Brain Worm is built for exactly this — it's the fidget you keep next to your keyboard. Firm resistance, satisfying tear, and it doesn't stick to your laptop keys or leave residue on your mouse. Dark Matter is the same deal in a different texture — denser, more resistance, for the heavy squeezers.
Setting Up Your Desk Fidget System
Don't just buy a fidget and hope for the best. Set yourself up:
- Keep it visible. Putty in a drawer is putty you'll forget about. Leave it next to your mouse.
- Pair it with your worst meetings. That recurring 90-minute status call? That's putty time.
- Don't share it. This isn't communal office snacks. This is your personal focus tool.

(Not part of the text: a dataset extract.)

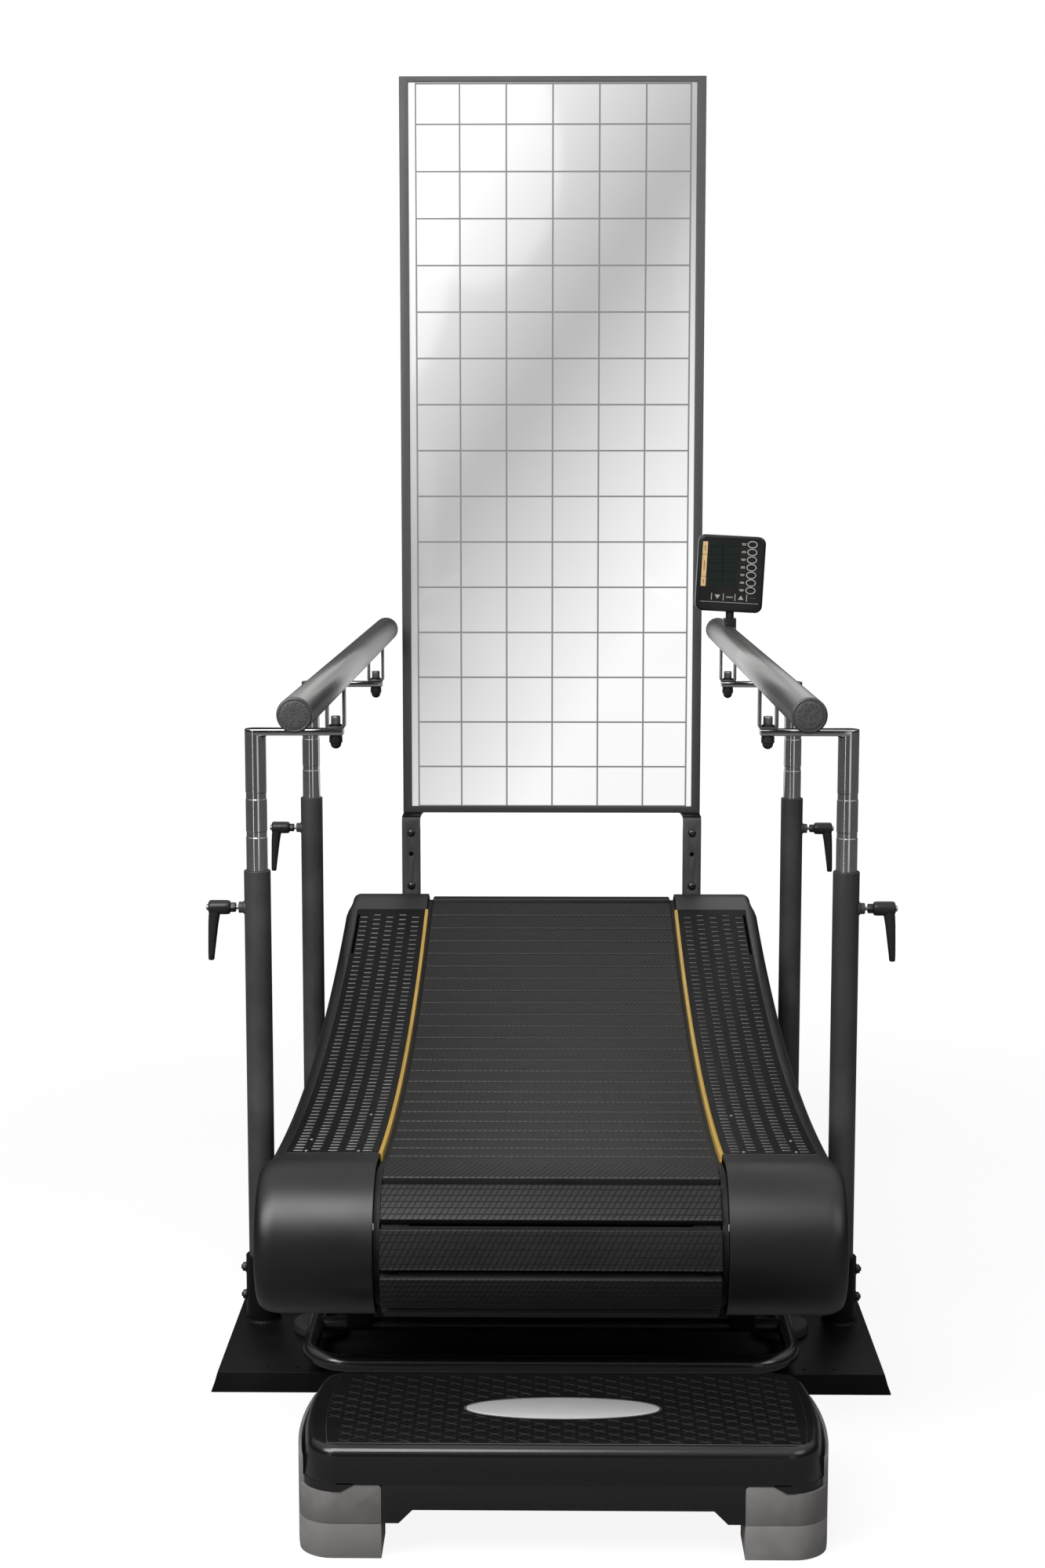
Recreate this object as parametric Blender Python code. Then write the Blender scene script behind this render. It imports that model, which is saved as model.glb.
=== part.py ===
"""A manual curved treadmill with a biofeedback mirror, two adjustable hand rails and a step.

Metres. X runs to the right as the user faces the mirror, Y runs forward to the mirror, Z is up.
Sizes along Y are written as V, measured from the middle of the four posts. MID_Y turns V into Y.
"""

import math

import bpy

# Place of the whole object along Y: the step's front and the mirror's back set the middle.
STEP_FRONT_V = -1.255
MIRROR_BACK_V = 0.825
MID_Y = -(STEP_FRONT_V + MIRROR_BACK_V) / 2

GAP = 0.0003
ROUND = 18
RAIL_ROUND = 24

# Posts and the chrome tubes that slide and turn in them.
POST_X = 0.467
POST_V = 0.440
POST_R = 0.0212
POST_WALL = 0.0036
POST_TOP = 0.769
PLATE_TOP = 0.032
TUBE_R = 0.01685
TUBE_WALL = 0.002
TUBE_BOTTOM = 0.455
TUBE_TOP = 0.995
BAND_DEPTH = 0.0007
BANDS = ((0.822, 0.832), (0.883, 0.894))
BUSH_R = 0.01715
BUSH_COLLAR = 0.020
BUSH_SPIGOT = 0.025

# Flat arm at the top of each chrome tube, and the bolt and bracket at its end.
ARM_THICK = 0.010
ARM_END_HALF = 0.0122
ARM_END_PAST = 0.0125
PIVOT_X = 0.340
BOLT_R = 0.004
BOLT_HOLE_R = 0.0045
WASHER_R = 0.010
BOLT_HEAD_R = 0.0074
BOLT_HEAD_TOP = TUBE_TOP + 0.022
CAP_R = 0.0105
DOME_R = 0.0087
CAP_BOTTOM = TUBE_TOP - 0.032
STRAP = 0.004
BRACKET_HALF = 0.0155
BRACKET_DEPTH = 0.028

# Hand rails.
RAIL_R = 0.02415
RAIL_WALL = 0.003
RAIL_Z = TUBE_TOP + 0.0815
RAIL_BACK_V = -1.055
RAIL_FRONT_V = 0.745
RAIL_CAP = 0.005
RAIL_PLUG = 0.020

# Clamp lever on the outer side of each post.
LEVER_Z = 0.709
BOSS_R = 0.009
BOSS_END = 0.030
STUD_R = 0.003
STUD_HOLE_R = 0.0035
STUD_TIP = 0.0173
LEVER_TURNED = ((0.0085, 0.0303), (0.0085, 0.041), (0.0070, 0.042), (0.0070, 0.045), (0.0115, 0.0465),
                (0.0115, 0.0765), (0.0105, 0.078), (0.0050, 0.0785), (0.0045, 0.082))
LEVER_DROP = ((0.0, 0.0685, 0.0080), (0.030, 0.0705, 0.0074), (0.060, 0.0735, 0.0064),
              (0.080, 0.0755, 0.0054), (0.085, 0.0760, 0.0040))

# Base plates with the post sockets.
PLATE_HALF_BOTTOM = 0.519
PLATE_HALF_TOP = 0.509
PLATE_V = (0.307, 0.683)
PLATE_SKIRT_LEAN = 0.002
PLATE_SHEET = 0.003
SOCKET_R = 0.0265
SOCKET_BORE = 0.0217
SOCKET_TOP = 0.140
SOCKET_BOLTS = (0.072, 0.118)
HEX_R = 0.0088
HEX_END = 0.0325

# Curved running surface: one arc about ARC, with a drum at each end.
ARC = (-0.453, 4.197)
ARC_R = 3.813
SLAT_R = 0.107
REAR_DRUM_V = -0.851
FRONT_DRUM_V = 0.630
BELT_PHASE = 0.69
PITCH_DEEP = 0.014
SLAT_UNDER = 0.001
SLAT_HALF = 0.240
SLAT_PITCH = 0.060
SLAT_GAP = 0.0035
BELT_X = (0.200, 0.230)
BELT_UNDER = 0.0035
BELT_OVER = 0.0025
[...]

- Replace it when it gets stale. Even good putty eventually loses its satisfying resistance after months of daily use. When it stops feeling interesting, swap it out.
The Bottom Line
Your hands are going to fidget at work whether you give them a tool or not. The question is whether they fidget with something purposeful or with your cuticles, your pen cap, or your Slack notifications.
Putty is the answer. It's silent, discreet, endlessly variable, and it works with your brain instead of against it. And unlike every other fidget on the market, it won't get you a side-eye on the next all-hands call.
Your hands will thank you. Your coworkers will too — they just won't know why.